Walmart is concerned about the U.S. economic outlook this year after its latest earnings projections showed that consumers were under heavy pressure.
Shares of the retail giant rose 0.4 percent after the big-box retailer gave its weaker-than-expected outlook for the year ahead.
The world’s largest retailer saw its full-year earnings forecast (pdf) fall below estimates, as tight consumer spending due to high inflation, may lead to pressure on profit margins.
“The consumer is still very pressured,” Walmart CFO John David Rainey told CNBC.
“And if you look at economic indicators, balance sheets are running thinner and savings rates are declining relative to previous periods. And so that’s why we take a pretty cautious outlook on the rest of the year.”

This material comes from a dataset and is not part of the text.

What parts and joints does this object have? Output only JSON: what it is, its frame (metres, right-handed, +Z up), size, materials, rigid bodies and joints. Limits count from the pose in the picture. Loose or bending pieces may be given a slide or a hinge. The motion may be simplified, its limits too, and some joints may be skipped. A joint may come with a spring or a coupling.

Skyrocketing consumer, rental, and food prices are raising fears among investors that the Federal Reserve will continue to hike borrowing rates to slow the U.S. economy, which may lead to a recession by the end of 2023.
Last week Loretta Mester, president of the Federal Reserve Bank of Cleveland, said that more rate hikes may be necessary to cool down inflation.
Retail Giant Fends Off Price Hikes By Suppliers
The retailer continues to protect its customer base, by combating attempts by its product suppliers to hike prices.
“There’s still a lot of trepidation and uncertainty with the economic outlook. Balance sheets are continuing to get thinner, savings rate is roughly half of what it was at a pre-pandemic level and we’ve not been in a situation like this where the Fed is raising at the rate that it does,” Rainey told Reuters in a separate interview.
“So, that makes us cautious on the economic outlook because we simply don’t know what we don’t know,” the CFO added.
Meanwhile, Walmart CEO Doug McMillon, told investors on a post-earnings call, that he expects that “stubborn inflation” regarding dry goods, would have a “mixed” impact this year.